1

I am trying to analyse how sql queries are generated by Pentaho mondrian. Let us assume there are no aggregate tables as of now. I have noticed two types of behaviour when I try to fetch data from data warehouse (star schema) using Pentaho.

Case 1: I apply various filters and try to get fact count corresponding to it which is the default measure in my case.

Case 2: I apply the same filters as mentioned in case 1 and try to get some other measure by explicitly putting it into the measures selection box.

Observation: In both the cases, sql queries generated in the back-end include joins of fact table with multiple dimension tables as per the filters applied and columns and rows selected in Pentaho. However, the join order is different in both the cases. In case 1, the fact table is placed at the left-most position of join whereas it is placed somewhere between the dimension tables in case 2.

I have connected Pentaho with AWS Athena at the back-end to execute queries on data stored on s3 with the help of jdbc connection. Since Athena has Presto at the back-end and Presto does not do automatic JOIN re-ordering, queries in case 2 are getting failed. (http://docs.qubole.com/en/latest/user-guide/presto/best-practices.html)

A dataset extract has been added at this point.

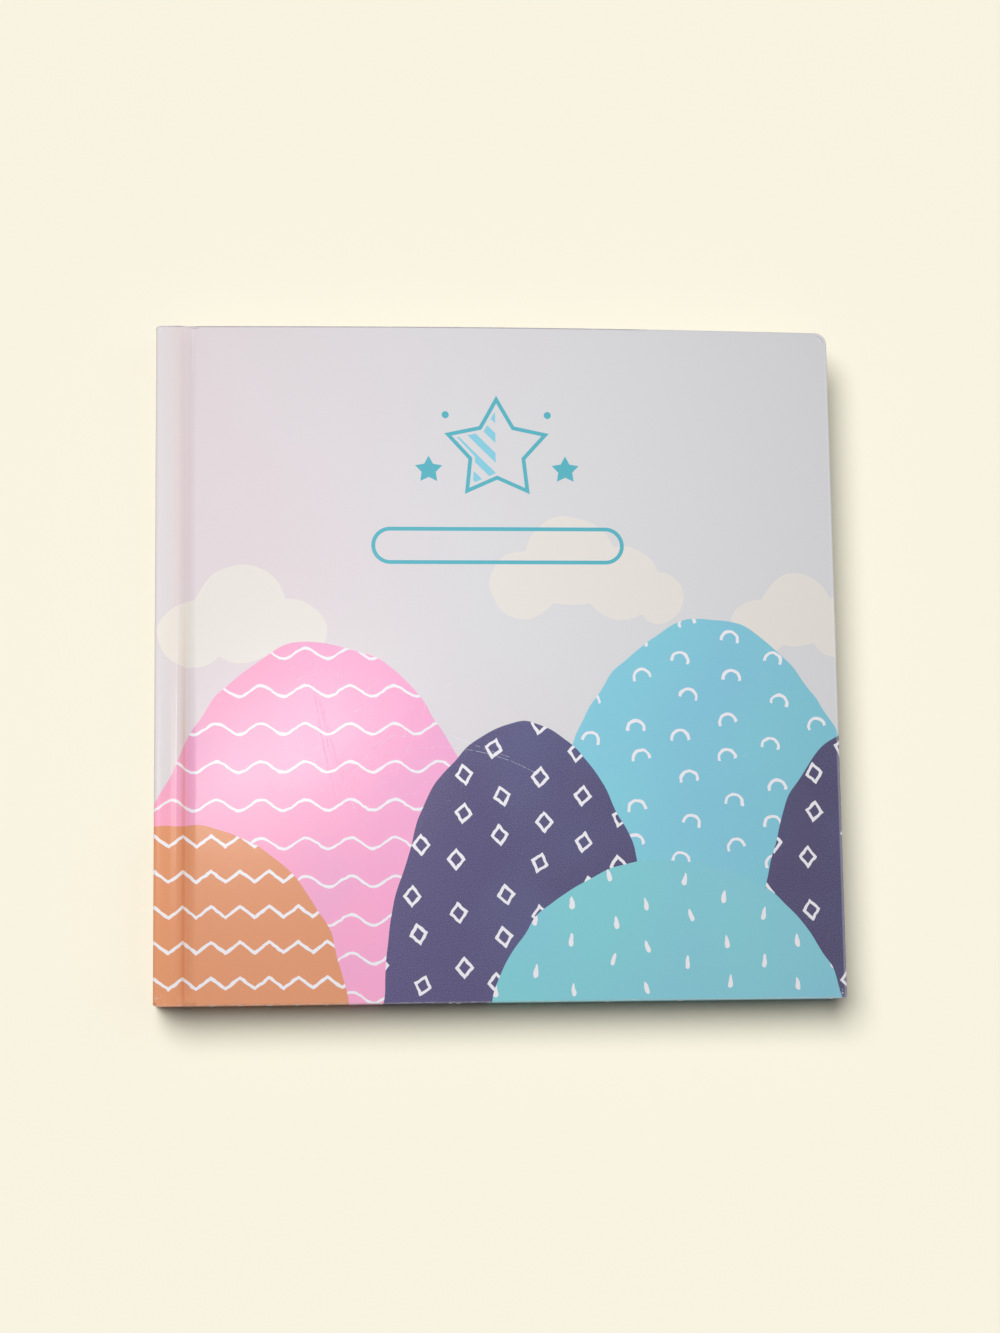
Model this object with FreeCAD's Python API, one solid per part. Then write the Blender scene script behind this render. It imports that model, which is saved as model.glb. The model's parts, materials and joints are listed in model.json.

I noticed that hash joins are being performed by Presto here. For hash joins to be effective, the largest table should be placed on the left side of join so that the smaller table is cached in memory while performing join. This is not happening in second case and it is trying to hash the fact table which consists of a large amount of data as compared to any of the dimension tables. This causes the query to fail whenever I add measure explicitly (other than default measure) and the data range is large (across an year for example).

Can someone please give an insight into the logic behind query formation of Mondrian in both the cases. Also, is there a way we can make the fact table to always remain on the left-most position of joins in the sql queries generated by Mondrian. Or is there any property of Presto which could be set through Athena to change the join type from hash join to some other type of join in which could solve this problem.

Pentaho version - 6.1.0
Saiku version - 3.10

karu07
  • 126
  • 8
  • Please read https://stackoverflow.com/questions/35461812/apache-phoenix-pentaho-mondrian-wrong-join-order – AlainD Sep 25 '17 at 07:42
  • Where did you read Mondrian was doing hash joins? And which version of Mondrian are you refering to? I was under the impression it was converting an MDX query into an sql, and give that to the DBMS to optimize it. – AlainD Sep 25 '17 at 07:45
  • @AlainD my bad. I skipped that I have kept Presto at the back-end and hash joins are performed in Presto. Mondrian is indeed involved in the conversion part only. I have updated the question. Thanks for pointing it out. – karu07 Sep 25 '17 at 09:10
  • This seems relevant here - https://github.com/prestodb/presto/issues/3364 – karu07 Sep 25 '17 at 10:05
  • could you solve the problem? – Viktor Klyestov Jul 05 '22 at 09:51

0 Answers0